One of his moonlighting jobs was as a photographer at The Celebrity Club, a hot jazz/pop club in Providence. Technically, “camera girls” took the photos, going around table to table, and my father would develop them in back. The darkroom was next to the entertainers’ dressing room and he met so many stars. The ones that always made an impression on me were Sarah Vaughn and the Treniers. He told me just a few months ago, how Sammy Davis Jr picked his brain about camera lenses and techniques, because Sammy was a photo buff himself. There, my parents got to see Patti Page, a big deal for a couple so young and working hard for every penny. They stayed huge fans of hers.

My dad was not just a skilled draftsman, making technical drawings for some machine part with precision pencils, he also was a gifted cartoonist. He could draw Donald Duck perfectly! He loved art everywhere, both musical and visual. We had all kinds of music playing in our house – the jazz/popular music like that from The Celebrity Club, country/hillbilly music from square dancing, and whatever rock and roll was coming along: Elvis, the Beatles, the Who – and my father never once said any type of music was bad. In 1985, he and I saw Bo Diddley and Carl Perkins in the same night. It was a nonjudgmental environment. Instead, he always tried to find out what *you* liked about something.

He loved visual art and he and I went to many gallery openings, like the small exhibit of the early 20th century photographer Alfred Stieglitz at Wheaton College in 1980 and many trips to the RISD museum.

He would point out the lovely purple flowers growing along the sides of the highway or the pretty “mackerel back” cloud formation in the sky – a sign of coming rain. When we were in Watch Hill, we always stayed to watch the sun dip below the horizon.

He was a great conversationalist and, although as a teen it may have made me blush, he would strike up conversation with any and every grocery store bagger. He loved to sing and had a great voice. He knew how to read music and we had always had a piano. So I read music almost as early as I learned to read words. He knew a good amount of German, again because of St. Paul’s with its large German congregation, and loved to sing out “O Tannenbaum.” He knew a smattering of Swedish from my grandmother, mostly confined to pepperkakker and other words for yummy foods.

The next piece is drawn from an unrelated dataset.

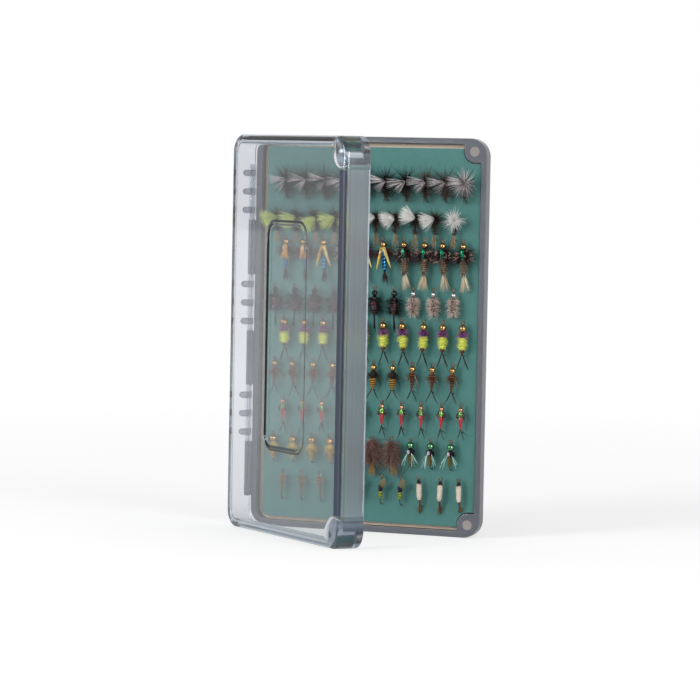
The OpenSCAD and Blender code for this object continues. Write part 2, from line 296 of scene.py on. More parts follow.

We both loved basketball. I guess I did, because he did. We watched the Providence College Friars on TV when Jimmy Walker played and, starting when I was 11 years old, we went to games together, first at P.C. and then as season ticket holders in the Civic Center for the big championship seasons of the early ’70s. We had the best seats: it was a two-seat aisle all by itself, center court, not far up, across from the benches. Of course, we had the best. That was my dad.

He was good at playing sports, too. In his fifties, he became a golfing fiend – and got very good at it. He and I canoed a lot. He was so deft at maneuvering the canoe to the side of the river so I could nibble on wild blueberries or get us in the right position so I could scoop up golf balls off the coast of the Weekapaug golf course. Fishing for golf balls was a passion for us and we set a trend, drew competition, eventually from the course itself.

I’m grateful that, in his last few years, my sister Stephanie and I were able to help him live in his own home, in the way he wanted.

I’ll miss calling him and reading him this long speech. I’ll miss telling him about my projects and my clients, my neighbors and my pals, my car mechanic and my saint of a dentist. I was lucky. He was a one of a kind dad.